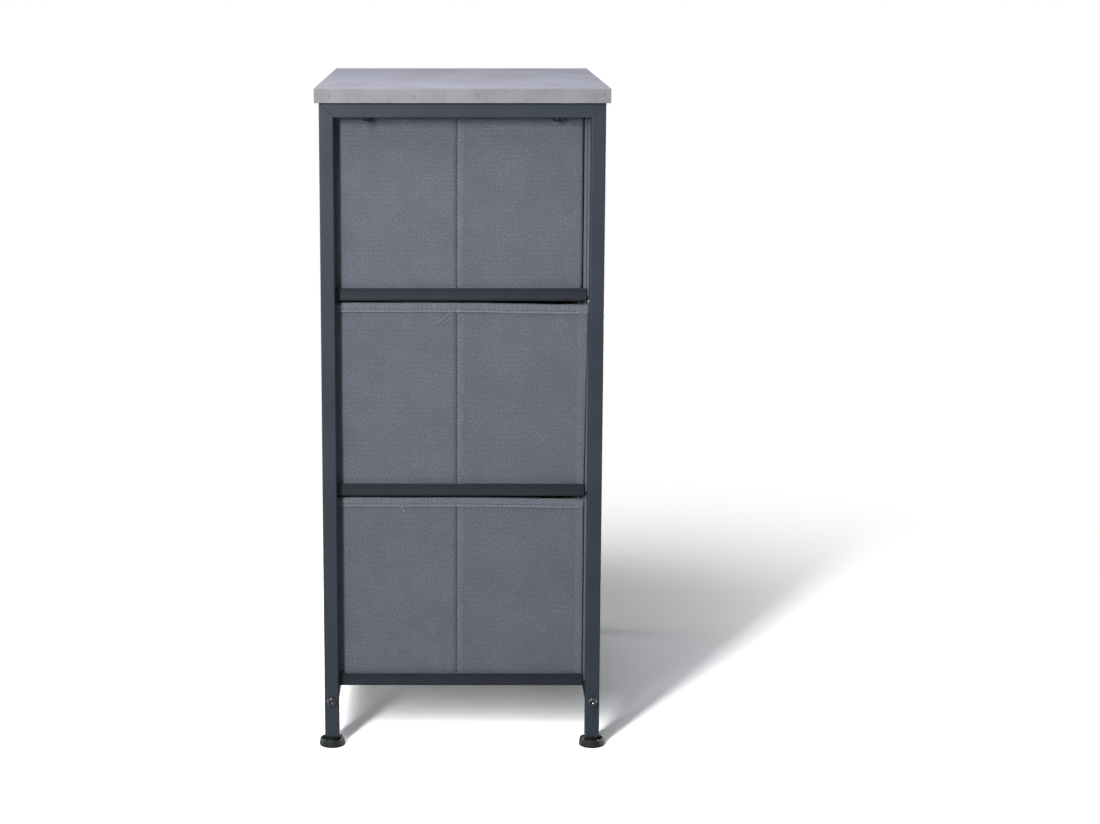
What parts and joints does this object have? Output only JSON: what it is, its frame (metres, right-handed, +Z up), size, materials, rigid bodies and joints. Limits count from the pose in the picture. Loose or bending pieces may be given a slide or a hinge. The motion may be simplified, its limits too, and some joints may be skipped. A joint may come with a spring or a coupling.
{
  "type": "fabric drawer dresser",
  "caption": "Narrow open-frame dresser: square tube side frames, a laminated board top and fabric bins that pull out on angle runners.",
  "frame": {"origin": "on the floor, under the middle of the dresser", "axes": "+Z up, -Y the way the bins pull out, X along the long side"},
  "size_m": [0.453, 0.303, 0.6948],
  "materials": {
    "laminate_board": "grey concrete-look laminate on fibreboard, satin",
    "frame_paint": "dark blue-grey powder coat, low gloss",
    "runner_paint": "dark blue-grey powder coat on folded sheet, low gloss",
    "black_screw": "blackened steel, half gloss",
    "foot_plastic": "black moulded plastic, half matt",
    "bin_fabric": "blue-grey non-woven fabric with a fine embossed grain",
    "lining_fabric": "thin blue-grey non-woven lining",
    "binding_fabric": "blue-grey non-woven tape, stitched over the rim",
    "greyboard": "raw greyboard",
    "fibreboard": "raw thin fibreboard",
    "pull_strap": "folded and stitched fabric strap, a little darker than the bin"
  },
  "bodies": {
    "frame": {"top_board": "laminate_board", "left_side_frame": "frame_paint", "right_side_frame": "frame_paint", "left_bottom_runner": "runner_paint", "left_middle_runner": "runner_paint", "left_top_runner": "runner_paint", "right_bottom_runner": "runner_paint", "right_middle_runner": "runner_paint", "right_top_runner": "runner_paint", "front_stretcher": "frame_paint", "rear_stretcher": "frame_paint", "left_front_board_screw": "black_screw", "left_rear_board_screw": "black_screw", "right_front_board_screw": "black_screw", "right_rear_board_screw": "black_screw", "left_front_stretcher_bolt": "black_screw", "left_rear_stretcher_bolt": "black_screw", "right_front_stretcher_bolt": "black_screw", "right_rear_stretcher_bolt": "black_screw"},
    "bottom_bin": {"bottom_bin_fabric_body": "bin_fabric", "bottom_bin_lining": "lining_fabric", "bottom_bin_rim_binding": "binding_fabric", "bottom_bin_left_rear_stiffener": "greyboard", "bottom_bin_left_front_stiffener": "greyboard", "bottom_bin_right_rear_stiffener": "greyboard", "bottom_bin_right_front_stiffener": "greyboard", "bottom_bin_back_stiffener": "greyboard", "bottom_bin_base_board": "fibreboard", "bottom_bin_front_board": "fibreboard", "bottom_bin_front_cover": "bin_fabric", "bottom_bin_strap_pull": "pull_strap"},
    "middle_bin": {"middle_bin_fabric_body": "bin_fabric", "middle_bin_lining": "lining_fabric", "middle_bin_rim_binding": "binding_fabric", "middle_bin_left_rear_stiffener": "greyboard", "middle_bin_left_front_stiffener": "greyboard", "middle_bin_right_rear_stiffener": "greyboard", "middle_bin_right_front_stiffener": "greyboard", "middle_bin_back_stiffener": "greyboard", "middle_bin_base_board": "fibreboard", "middle_bin_front_board": "fibreboard", "middle_bin_front_cover": "bin_fabric", "middle_bin_strap_pull": "pull_strap"},
    "top_bin": {"top_bin_fabric_body": "bin_fabric", "top_bin_lining": "lining_fabric", "top_bin_rim_binding": "binding_fabric", "top_bin_left_rear_stiffener": "greyboard", "top_bin_left_front_stiffener": "greyboard", "top_bin_right_rear_stiffener": "greyboard", "top_bin_right_front_stiffener": "greyboard", "top_bin_back_stiffener": "greyboard", "top_bin_base_board": "fibreboard", "top_bin_front_board": "fibreboard", "top_bin_front_cover": "bin_fabric", "top_bin_strap_pull": "pull_strap"},
    "left_front_foot": {"left_front_foot": "foot_plastic"},
    "left_rear_foot": {"left_rear_foot": "foot_plastic"},
    "right_front_foot": {"right_front_foot": "foot_plastic"},
    "right_rear_foot": {"right_rear_foot": "foot_plastic"}
  },
  "joints": [
    {"name": "bottom_bin_slide", "type": "slide", "parent": "frame", "child": "bottom_bin", "axis": [0, -1, 0], "range_m": [0, 0.2]},
    {"name": "middle_bin_slide", "type": "slide", "parent": "frame", "child": "middle_bin", "axis": [0, -1, 0], "range_m": [0, 0.2]},
    {"name": "top_bin_slide", "type": "slide", "parent": "frame", "child": "top_bin", "axis": [0, -1, 0], "range_m": [0, 0.2]},
    {"name": "left_front_foot_screw", "type": "slide", "parent": "frame", "child": "left_front_foot", "axis": [0, 0, -1], "range_m": [0, 0.01]},
    {"name": "left_rear_foot_screw", "type": "slide", "parent": "frame", "child": "left_rear_foot", "axis": [0, 0, -1], "range_m": [0, 0.01]},
    {"name": "right_front_foot_screw", "type": "slide", "parent": "frame", "child": "right_front_foot", "axis": [0, 0, -1], "range_m": [0, 0.01]},
    {"name": "right_rear_foot_screw", "type": "slide", "parent": "frame", "child": "right_rear_foot", "axis": [0, 0, -1], "range_m": [0, 0.01]}
  ]
}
______
Requirement
Print the complete listing again, exactly as it stands.

Result of this task
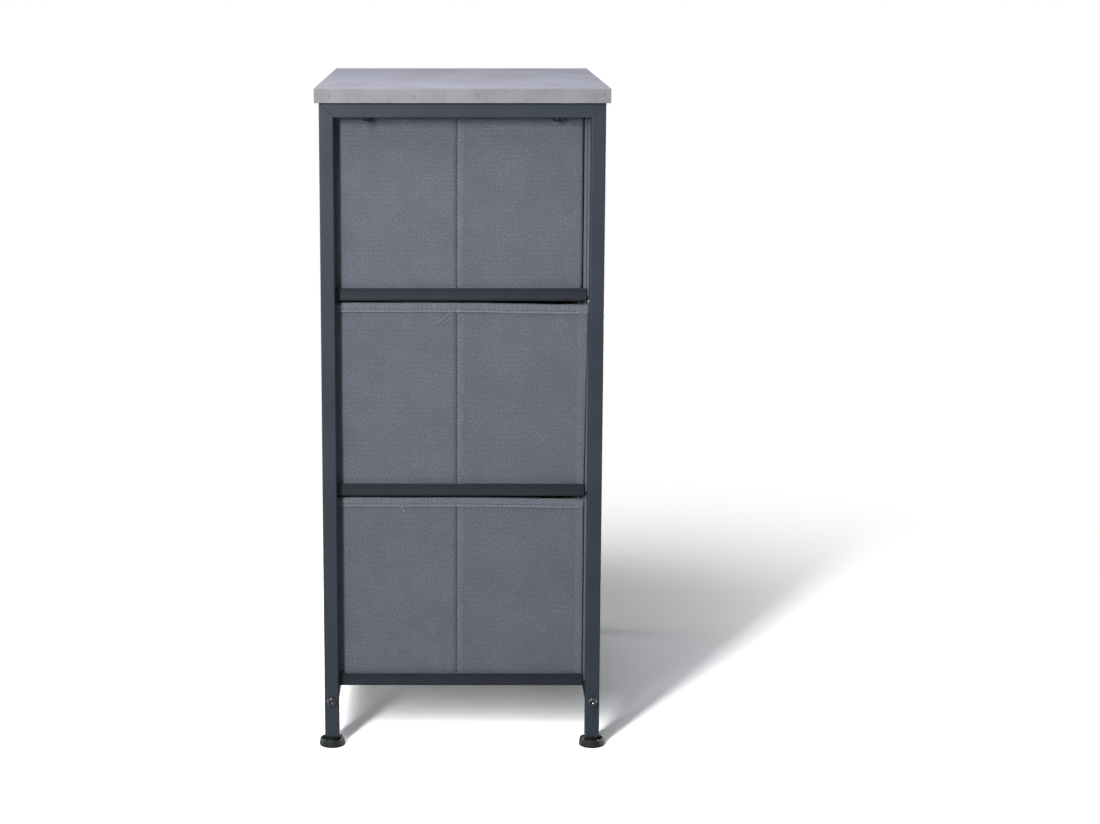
What parts and joints does this object have? Output only JSON: what it is, its frame (metres, right-handed, +Z up), size, materials, rigid bodies and joints. Limits count from the pose in the picture. Loose or bending pieces may be given a slide or a hinge. The motion may be simplified, its limits too, and some joints may be skipped. A joint may come with a spring or a coupling.
{
  "type": "fabric drawer dresser",
  "caption": "Narrow open-frame dresser: square tube side frames, a laminated board top and fabric bins that pull out on angle runners.",
  "frame": {"origin": "on the floor, under the middle of the dresser", "axes": "+Z up, -Y the way the bins pull out, X along the long side"},
  "size_m": [0.453, 0.303, 0.6948],
  "materials": {
    "laminate_board": "grey concrete-look laminate on fibreboard, satin",
    "frame_paint": "dark blue-grey powder coat, low gloss",
    "runner_paint": "dark blue-grey powder coat on folded sheet, low gloss",
    "black_screw": "blackened steel, half gloss",
    "foot_plastic": "black moulded plastic, half matt",
    "bin_fabric": "blue-grey non-woven fabric with a fine embossed grain",
    "lining_fabric": "thin blue-grey non-woven lining",
    "binding_fabric": "blue-grey non-woven tape, stitched over the rim",
    "greyboard": "raw greyboard",
    "fibreboard": "raw thin fibreboard",
    "pull_strap": "folded and stitched fabric strap, a little darker than the bin"
  },
  "bodies": {
    "frame": {"top_board": "laminate_board", "left_side_frame": "frame_paint", "right_side_frame": "frame_paint", "left_bottom_runner": "runner_paint", "left_middle_runner": "runner_paint", "left_top_runner": "runner_paint", "right_bottom_runner": "runner_paint", "right_middle_runner": "runner_paint", "right_top_runner": "runner_paint", "front_stretcher": "frame_paint", "rear_stretcher": "frame_paint", "left_front_board_screw": "black_screw", "left_rear_board_screw": "black_screw", "right_front_board_screw": "black_screw", "right_rear_board_screw": "black_screw", "left_front_stretcher_bolt": "black_screw", "left_rear_stretcher_bolt": "black_screw", "right_front_stretcher_bolt": "black_screw", "right_rear_stretcher_bolt": "black_screw"},
    "bottom_bin": {"bottom_bin_fabric_body": "bin_fabric", "bottom_bin_lining": "lining_fabric", "bottom_bin_rim_binding": "binding_fabric", "bottom_bin_left_rear_stiffener": "greyboard", "bottom_bin_left_front_stiffener": "greyboard", "bottom_bin_right_rear_stiffener": "greyboard", "bottom_bin_right_front_stiffener": "greyboard", "bottom_bin_back_stiffener": "greyboard", "bottom_bin_base_board": "fibreboard", "bottom_bin_front_board": "fibreboard", "bottom_bin_front_cover": "bin_fabric", "bottom_bin_strap_pull": "pull_strap"},
    "middle_bin": {"middle_bin_fabric_body": "bin_fabric", "middle_bin_lining": "lining_fabric", "middle_bin_rim_binding": "binding_fabric", "middle_bin_left_rear_stiffener": "greyboard", "middle_bin_left_front_stiffener": "greyboard", "middle_bin_right_rear_stiffener": "greyboard", "middle_bin_right_front_stiffener": "greyboard", "middle_bin_back_stiffener": "greyboard", "middle_bin_base_board": "fibreboard", "middle_bin_front_board": "fibreboard", "middle_bin_front_cover": "bin_fabric", "middle_bin_strap_pull": "pull_strap"},
    "top_bin": {"top_bin_fabric_body": "bin_fabric", "top_bin_lining": "lining_fabric", "top_bin_rim_binding": "binding_fabric", "top_bin_left_rear_stiffener": "greyboard", "top_bin_left_front_stiffener": "greyboard", "top_bin_right_rear_stiffener": "greyboard", "top_bin_right_front_stiffener": "greyboard", "top_bin_back_stiffener": "greyboard", "top_bin_base_board": "fibreboard", "top_bin_front_board": "fibreboard", "top_bin_front_cover": "bin_fabric", "top_bin_strap_pull": "pull_strap"},
    "left_front_foot": {"left_front_foot": "foot_plastic"},
    "left_rear_foot": {"left_rear_foot": "foot_plastic"},
    "right_front_foot": {"right_front_foot": "foot_plastic"},
    "right_rear_foot": {"right_rear_foot": "foot_plastic"}
  },
  "joints": [
    {"name": "bottom_bin_slide", "type": "slide", "parent": "frame", "child": "bottom_bin", "axis": [0, -1, 0], "range_m": [0, 0.2]},
    {"name": "middle_bin_slide", "type": "slide", "parent": "frame", "child": "middle_bin", "axis": [0, -1, 0], "range_m": [0, 0.2]},
    {"name": "top_bin_slide", "type": "slide", "parent": "frame", "child": "top_bin", "axis": [0, -1, 0], "range_m": [0, 0.2]},
    {"name": "left_front_foot_screw", "type": "slide", "parent": "frame", "child": "left_front_foot", "axis": [0, 0, -1], "range_m": [0, 0.01]},
    {"name": "left_rear_foot_screw", "type": "slide", "parent": "frame", "child": "left_rear_foot", "axis": [0, 0, -1], "range_m": [0, 0.01]},
    {"name": "right_front_foot_screw", "type": "slide", "parent": "frame", "child": "right_front_foot", "axis": [0, 0, -1], "range_m": [0, 0.01]},
    {"name": "right_rear_foot_screw", "type": "slide", "parent": "frame", "child": "right_rear_foot", "axis": [0, 0, -1], "range_m": [0, 0.01]}
  ]
}